Simpson’s Paradox and the Steelyard Graph

Austin Fossey-42Posted by Austin Fossey

If you work with assessment statistics or just about any branch of social science, you may be familiar with Simpson’s paradox—the idea that data trends between subgroups change or disappear when the subgroups are aggregated. There are hundreds of examples of Simpson’s paradox (and I encourage you to search some on the internet for kicks), but here is a simple example for the sake of illustration.

Simpson’s Paradox Example

Let us say that I am looking to get trained as a certified window washer so that I can wash windows on Boston’s skyscrapers. Two schools in my area offer training, and both had 300 students graduate last year. Graduates from School A had an average certification test score of 70.7%, and graduates from School B had an average score of 69.0%. Ignoring for the moment whether these differences are significant, as a student I will likely choose School A due to its higher average test scores.

But here is where the paradox happens. Consider now that I have a crippling fear of heights, which may be a hindrance for my window-washing aspirations. It turns out that School A and School B also track test scores for their graduates based on whether or not they have a fear of heights. The table below reports the average scores for these phobic subgroups.

Notice anything? The average score for people with and without a fear of heights in School B is higher than the same groups in School A. The paradox is that School A has a higher average test score overall, yet School B can boast better average test scores for students with a fear of heights and students without a fear of heights. School B’s overall average is lower because they simply had more students with a fear of heights. If we want to test the significance of these differences, we can do so with ANOVA.

Gaviria and González-Barbera’s Steelyard Graph

Simpson’s paradox occurs in many different fields, but it is sometimes difficult to explain to stakeholders. Tables (like the one above) are often used to
illustrate the subgroup differences, but in the Fall 2014 issue of Educational Measurement, José-Luis Gaviria and Coral González-Barbera from the Universidad Complutense de Madrid won the publication’s data visualization contest with their Steelyard Graph, which illustrates Simpson’s Paradox with a graph resembling a steelyard balance. The publication’s visual editor, ETS’s Katherine Furgol Castellano, wrote the discussion piece for the Steelyard Graph, praising Gaviria and González-Barbera for the simplicity of the approach and the novel yet astute strategy of representing averages with balanced levers.

The figure below illustrates the same data from the table above using Gaviria and González-Barbera’s Steelyard Graph approach. The size of the squares corresponds to the number of students, the location on the lever indicates the average subgroup score, and the triangular fulcrum represents the school’s overall average score. Notice how clear it is that the subgroups in School B have higher average scores than their counterparts in School A. The example below has only two subgroups, but the same approach can be used for more subgroups.

Simpson's 2

Example of Gaviria and González-Barbera’s Steelyard Graph to visualize Simpson’s paradox for subgroups’ average test scores.

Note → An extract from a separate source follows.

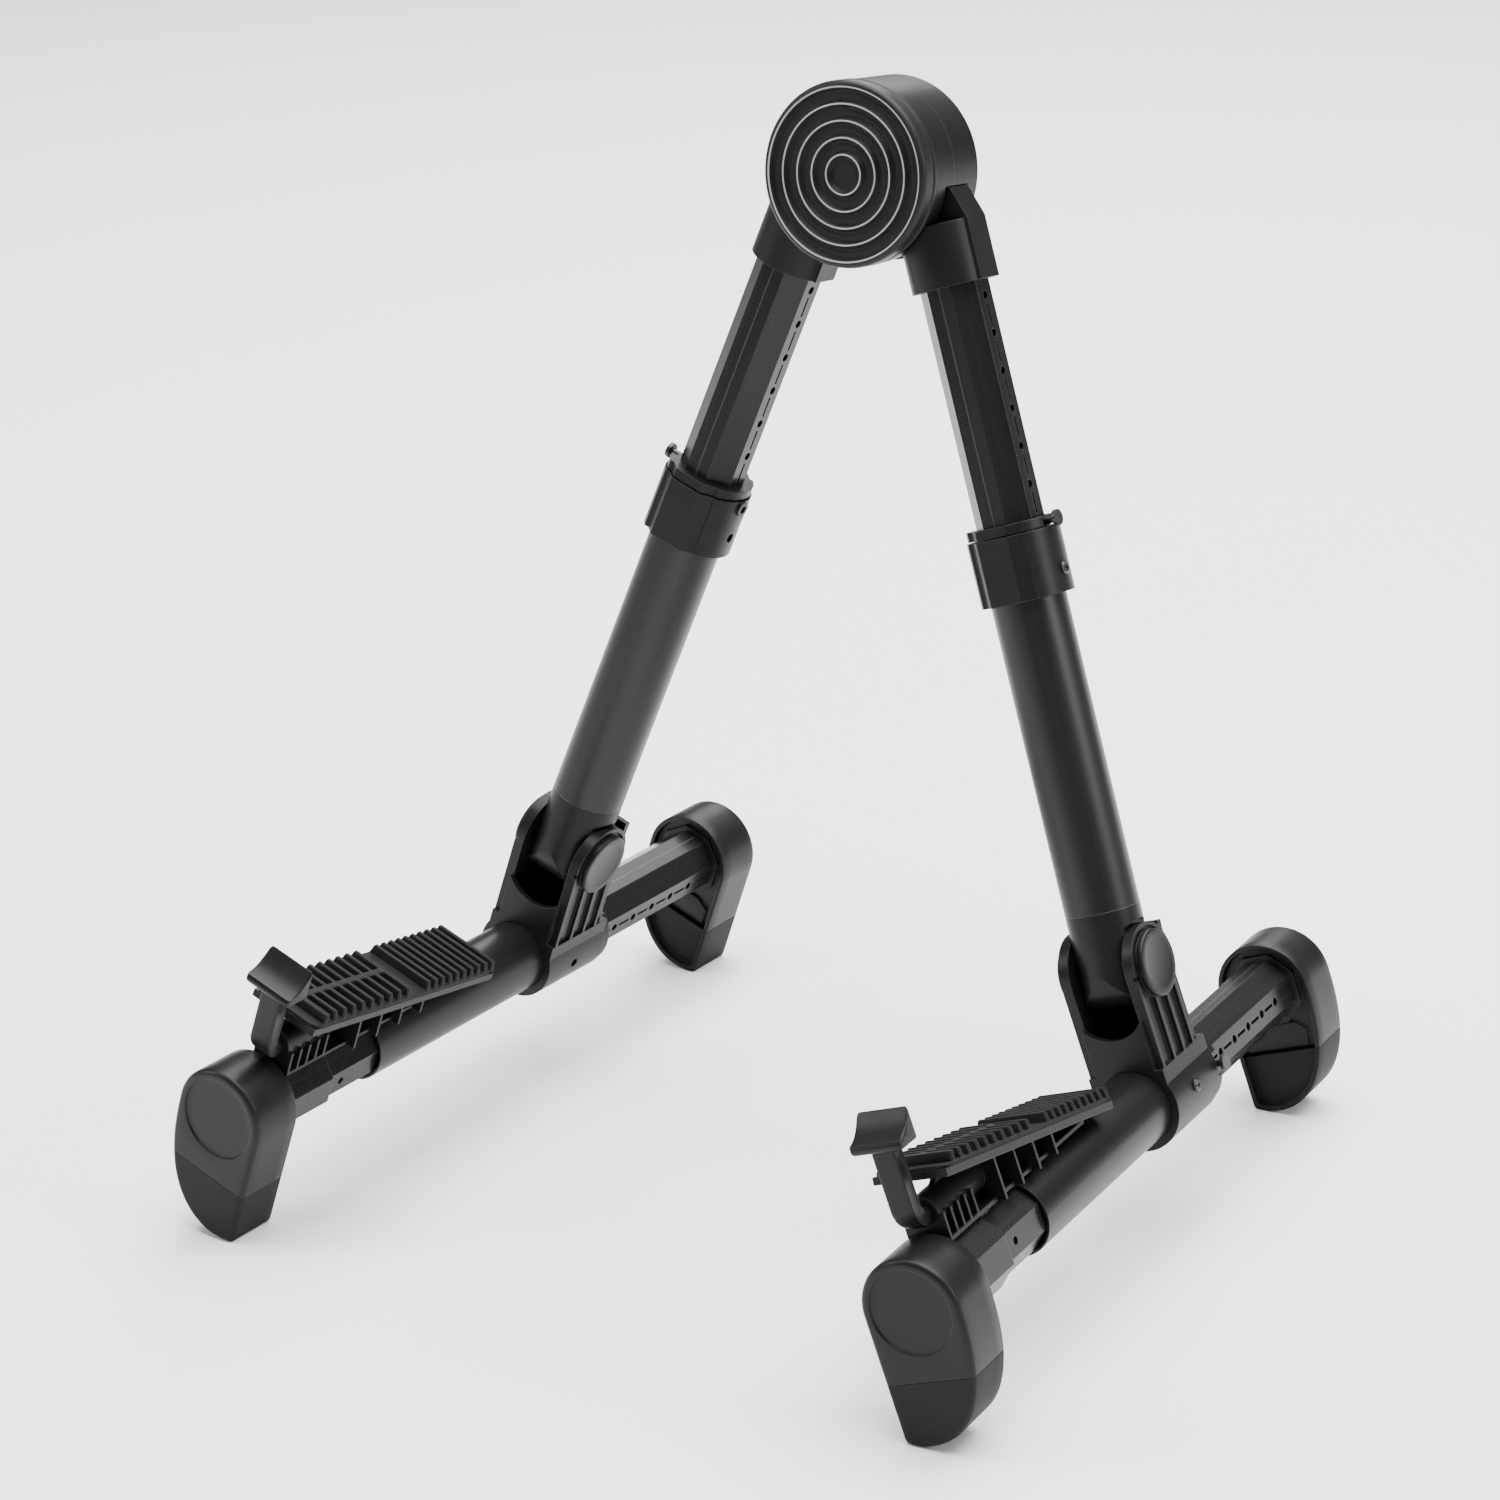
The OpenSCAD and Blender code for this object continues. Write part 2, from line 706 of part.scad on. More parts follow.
module front_shoe(side) {
    color("#121213") foot_frame(side) foot_shoe(-1, front_reach);
}

module rear_foot(side) {
    color("#1c1c1e") foot_frame(side) difference() {
        foot_shell(1, rear_reach, oct_r);
        translate([0, rear_reach - foot_t + 6, -foot_drop]) cross_bar(1.45, -oct_r - 2.2, oct_r + 2.2);
    }
}

module rear_shoe(side) {
    color("#121213") foot_frame(side) foot_shoe(1, rear_reach);
}

module rear_screw(side) {
    color("#2b2b2d") foot_frame(side) translate([0, rear_reach - foot_t + 6, -foot_drop])
        for (s = [0, 1]) mirror([s, 0, 0]) side_screw(oct_flat - 1.2, oct_flat + 1.75);
}

module rear_bush(side) {
    color("#222224") foot_frame(side) along_foot(sleeve_rear) tube_bush();
}

module rear_lock_pin(side) {
    color("#0f0f10") foot_frame(side) along_foot(sleeve_rear) translate([0, 0, pin_up]) lock_pin();
}

module rear_tube(side) {
    inner_end = -sleeve_front;
    outer_end = rear_reach - 2.6;
    color("#151517") foot_frame(side) difference() {
        along_foot(inner_end) oct_bar(oct_r, 0, outer_end - inner_end);
        along_foot(inner_end - 1) oct_bar(oct_r - oct_wall, 0, far);
        along_foot(0) lock_row(sleeve_rear + pin_up, rear_pitch, rear_holes, 1);
        translate([0, rear_reach - foot_t + 6, -foot_drop]) cross_bar(1.45, -far, far);
    }
}

// ---------- cradles and hooks ----------

// platform frame: from the back edge, -Y forwards up the slope, Z out of the platform
module platform_frame() {
    translate([0, -cradle_back, chord_z + 0.3]) rotate([-cradle_slope, 0, 0]) children();
}

// height of the platform's underside at a distance ahead of the pivot
function under(y) = chord_z + 0.3 + (y - cradle_back) * tan(cradle_slope);

module cradle(side) {
    chord_t = 1.5;
    front = barrel_front;
    rib_y = [for (i = [0:3]) cradle_back + 42 + i * 14];
    seat_z = -foot_drop + insert_flat;
    color("#17171a") foot_frame(side) difference() {
        union() {
            platform_frame() block([-cradle_w / 2, cradle_w / 2], [-cradle_len, 0], [0, platform_t]);
            across(-1.2, 1.2) polygon([[-cradle_back - 8, chord_z], [-front, chord_z],
                [-front, rod_z], [-front + 18, under(front - 18) + 1], [-cradle_back - 8, chord_z + 2]]);
            block([-9, 9], [-front, -cradle_back - 12], [chord_z, chord_z + chord_t]);
            block([-5.8, 5.8], [-front, -insert_step - 1], [seat_z, chord_z + chord_t]);
            for (y = rib_y) block([-13, 13], [-y - 1.2, -y], [chord_z, under(y) + 0.5]);
            intersection() {
                for (i = [0:4]) block([-9, 9], [-front + i * 5.4, -front + i * 5.4 + 1.2], [chord_z, rod_z]);
                block([-9, 9], [-front, -barrel_back], [chord_z, rod_z]);
            }
            translate([0, -barrel_front, rod_z]) rotate([-90, 0, 0])
                cylinder(r = barrel_r, h = barrel_front - barrel_back);
        }
        translate([0, -barrel_front - 1, rod_z]) rotate([-90, 0, 0])
            cylinder(r = rod_r + fit, h = barrel_front - barrel_back - 2);
    }
}

// rubber pad: plain ridges behind, a smooth strip, ridges with a spine in front
module cradle_pad(side) {
    ridge_t = ridge_pitch * 0.5;
    back_ridges = 10;
    front_ridges = 9;
    strip = 9;
    top = platform_t + pad_base;
    half = cradle_w / 2;
    front_start = back_ridges * ridge_pitch + strip;
    front_end = front_start + front_ridges * front_pitch;
    color("#101011") foot_frame(side) platform_frame() {
        block([-half, half], [-cradle_len, 0], [platform_t, top]);
        for (i = [0:back_ridges - 1])
            block([-half, half], [-i * ridge_pitch - ridge_t, -i * ridge_pitch], [top - eps, top + ridge_h]);
        for (i = [0:front_ridges - 1]) {
            y = -front_start - i * front_pitch;
            block([-half, half], [y - ridge_t, y], [top - eps, top + ridge_h]);
        }
        block([-1.6, 1.6], [-front_end - 1, -front_start], [top - eps, top + ridge_h]);
        block([-half, half], [-front_end - 3, -front_end], [top - eps, top + ridge_h]);
    }
}

module hook_arm(side) {
    bend_y = -post_reach + bend_r;
    color("#19191b") foot_frame(side) {
        translate([0, bend_y - 1, rod_z]) rotate([-90, 0, 0])
            cylinder(r = rod_r, h = barrel_front - barrel_back - 5);
        translate([0, bend_y, rod_z + bend_r]) rotate([0, 90, 0])
            rotate_extrude(angle = -90) translate([bend_r, 0]) square([post_t, post_w], center = true);
        block([-post_w / 2, post_w / 2], [-post_reach - post_t / 2, -post_reach + post_t / 2],
            [rod_z + bend_r - 1, hook_cap_z]);
    }
}

module hook_cap(side) {
    y_back = -post_reach + hook_cap_l / 2 - 0.5;
    saddle = [for (i = [0:10]) let (s = i / 10)
        [y_back - hook_cap_l * s, hook_cap_z + hook_lip + (hook_cap_h - hook_lip) * pow(1 - s, 1.9)]];
    color("#1a1a1c") foot_frame(side) across(-hook_cap_w / 2, hook_cap_w / 2)
        polygon(concat([[y_back, hook_cap_z]], saddle, [[y_back - hook_cap_l, hook_cap_z]]));
}

hub_front_cover();
hub_housing();
hub_back_housing();
hub_back_cover();
hub_bolt();
hub_nut();
hub_washers();
hub_arm();
upper_tube(-1);  // upper_tube_left
lower_tube(-1);  // lower_tube_left
collar(-1);  // collar_left
collar_bush(-1);  // collar_bush_left
collar_screw(-1);  // collar_screw_left
leg_lock_pin(-1);  // leg_lock_pin_left
leg_lug(-1);  // leg_lug_left
clevis(-1);  // clevis_left
pivot_bolt(-1);  // pivot_bolt_left
pivot_caps(-1);  // pivot_caps_left
foot_tube(-1);  // foot_tube_left
clevis_screw(-1);  // clevis_screw_left
front_insert(-1);  // front_insert_left
front_foot(-1);  // front_foot_left
front_shoe(-1);  // front_shoe_left
cradle(-1);  // cradle_left
cradle_pad(-1);  // cradle_pad_left
hook_arm(-1);  // hook_arm_left
hook_cap(-1);  // hook_cap_left
rear_bush(-1);  // rear_bush_left
rear_lock_pin(-1);  // rear_lock_pin_left
rear_tube(-1);  // rear_tube_left
rear_foot(-1);  // rear_foot_left
rear_shoe(-1);  // rear_shoe_left
rear_screw(-1);  // rear_screw_left
upper_tube(1);  // upper_tube_right
lower_tube(1);  // lower_tube_right
collar(1);  // collar_right
collar_bush(1);  // collar_bush_right
collar_screw(1);  // collar_screw_right
leg_lock_pin(1);  // leg_lock_pin_right
leg_lug(1);  // leg_lug_right
clevis(1);  // clevis_right
pivot_bolt(1);  // pivot_bolt_right
pivot_caps(1);  // pivot_caps_right
foot_tube(1);  // foot_tube_right
clevis_screw(1);  // clevis_screw_right
front_insert(1);  // front_insert_right
front_foot(1);  // front_foot_right
front_shoe(1);  // front_shoe_right
cradle(1);  // cradle_right
cradle_pad(1);  // cradle_pad_right
hook_arm(1);  // hook_arm_right
hook_cap(1);  // hook_cap_right
rear_bush(1);  // rear_bush_right
rear_lock_pin(1);  // rear_lock_pin_right
rear_tube(1);  // rear_tube_right
rear_foot(1);  // rear_foot_right
rear_shoe(1);  // rear_shoe_right
rear_screw(1);  // rear_screw_right
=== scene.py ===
"""Folding A-frame guitar stand: two telescopic legs on a round hub, each on a folding foot
with a rubber-padded cradle and a sliding hook. Metres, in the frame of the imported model."""
import json
import bpy
import numpy as np
from mathutils import Matrix


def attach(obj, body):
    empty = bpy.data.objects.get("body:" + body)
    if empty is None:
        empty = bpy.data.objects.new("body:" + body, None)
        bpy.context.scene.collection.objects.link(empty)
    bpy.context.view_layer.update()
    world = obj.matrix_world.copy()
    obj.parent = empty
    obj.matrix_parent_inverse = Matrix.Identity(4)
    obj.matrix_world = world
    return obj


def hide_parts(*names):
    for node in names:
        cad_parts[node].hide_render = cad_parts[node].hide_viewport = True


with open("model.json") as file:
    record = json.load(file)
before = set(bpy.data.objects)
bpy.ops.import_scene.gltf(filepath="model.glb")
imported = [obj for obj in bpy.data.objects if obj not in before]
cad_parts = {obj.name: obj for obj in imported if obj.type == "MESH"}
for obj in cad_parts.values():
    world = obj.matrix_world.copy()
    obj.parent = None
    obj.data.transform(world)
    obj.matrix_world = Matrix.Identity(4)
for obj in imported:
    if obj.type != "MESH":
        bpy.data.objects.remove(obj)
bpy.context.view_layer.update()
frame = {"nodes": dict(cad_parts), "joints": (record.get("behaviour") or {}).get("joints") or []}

# ---------- Camera and studio ----------
# A long lens a little above the hub and to the right of it, over a pale floor, with one large
# soft box overhead, a small one on each side and a weak one behind, all white.

view_data = bpy.data.cameras.new("studio_camera")
view_data.sensor_width = 36
view_data.lens = 108
view = bpy.data.objects.new("studio_camera", view_data)
bpy.context.scene.collection.objects.link(view)
view.matrix_world = (Matrix.Translation((0.8821, -1.3956, 0.8209))
                     @ Matrix.Rotation(0.571, 4, "Z") @ Matrix.Rotation(1.202, 4, "X")
                     @ Matrix.Rotation(-0.019, 4, "Z"))
bpy.context.scene.camera = view


class Wire:
    """A value on its way through a finish. Arithmetic on it adds Math nodes."""

    def __init__(self, finish, socket):
        self.finish, self.socket = finish, socket

    def math(self, operation, *sides):
        return self.finish.node("Math", {"operation": operation}, dict(enumerate(sides)))

    def __add__(self, other):
        return self.math("ADD", self, other)

    def __sub__(self, other):
        return self.math("SUBTRACT", self, other)

    def __mul__(self, other):
        return self.math("MULTIPLY", self, other)


class Finish:
    """A finish made of nodes round one Principled shader."""

    def __init__(self, name, **fixed):
        self.made = bpy.data.materials.new(name)
        self.made.use_nodes = True
        self.tree = self.made.node_tree
        self.shader = self.tree.nodes["Principled BSDF"]
        for key, value in fixed.items():
            self.shader.inputs[key.replace("_", " ")].default_value = value

    def node(self, kind, settings=(), sockets=(), out=0):
        """A node of that kind: its settings are set first, then its sockets are set or linked."""
        new = self.tree.nodes.new("ShaderNode" + kind)
        for key, value in dict(settings).items():
            setattr(new, key, value)
        for key, value in dict(sockets).items():
            if isinstance(value, Wire):
                self.tree.links.new(value.socket, new.inputs[key])
            else:
                new.inputs[key].default_value = value
        return Wire(self, new.outputs[out])

    def feed(self, **wires):
        for key, wire in wires.items():
            self.tree.links.new(wire.socket, self.shader.inputs[key.replace("_", " ")])

    def cloud(self, vector, scale, detail=2.0):
        """Soft random patches, from 0 to 1."""
        return self.node("TexNoise", {}, {"Vector": vector, "Scale": scale, "Detail": detail})

    def tint(self, amount, dark, light):
        """A colour between two, by an amount from 0 to 1. The dark side may be a wire."""
        return self.node("Mix", {"data_type": "RGBA"},
                         {0: amount, 6: dark if isinstance(dark, Wire) else (*dark, 1), 7: (*light, 1)}, 2)

    def corner(self, rounding):
        """How near a corner is, from 0 to 1, and the normal rounded over it."""
        edge = self.node("Bevel", {"samples": 6}, {"Radius": rounding})
        flat = self.node("NewGeometry", out="Normal")
        turn = self.node("VectorMath", {"operation": "DOT_PRODUCT"}, {0: edge, 1: flat}, "Value")
        return self.node("MapRange", {}, {"Value": turn, "From Min": 0.985, "From Max": 0.80}), edge

    def relief(self, height, depth, under):
        """A normal from a height given as a fraction of depth, in metres."""
        return self.node("Bump", {}, {"Height": height, "Distance": depth, "Strength": 1.0,
                                      "Normal": under})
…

Making a Decision when Faced with Simpson’s Paradox

When one encounters Simpson’s paradox, decision-making can be difficult, especially if there are no theories to explain why the relational pattern is different at a subgroup level. This is why exploratory analysis often must be driven by and interpreted through a lens of theory. One could come up with arbitrary subgroups that reverse the aggregate relationships, even though there is no theoretical grounding for doing so. On the other hand, relevant subgroups may remain unidentified by researchers, though the aggregate relationship may still be sufficient for decision-making.

For example, as a window-washing student seeing the phobic subgroups’ performances, I might decide that School B is the superior school for teaching the trade, regardless of which subgroup a student belongs to. This decision is based on a theory that a fear of heights may impact performance on the certification assessment, in which case School B does a better job at preparing both subgroups for their assessments. If that theory is not tenable, it may be that School A is really the better choice, but as an acrophobic would-be window washer, I will likely choose School B after seeing this graph . . . as long as the classroom is located on the ground floor.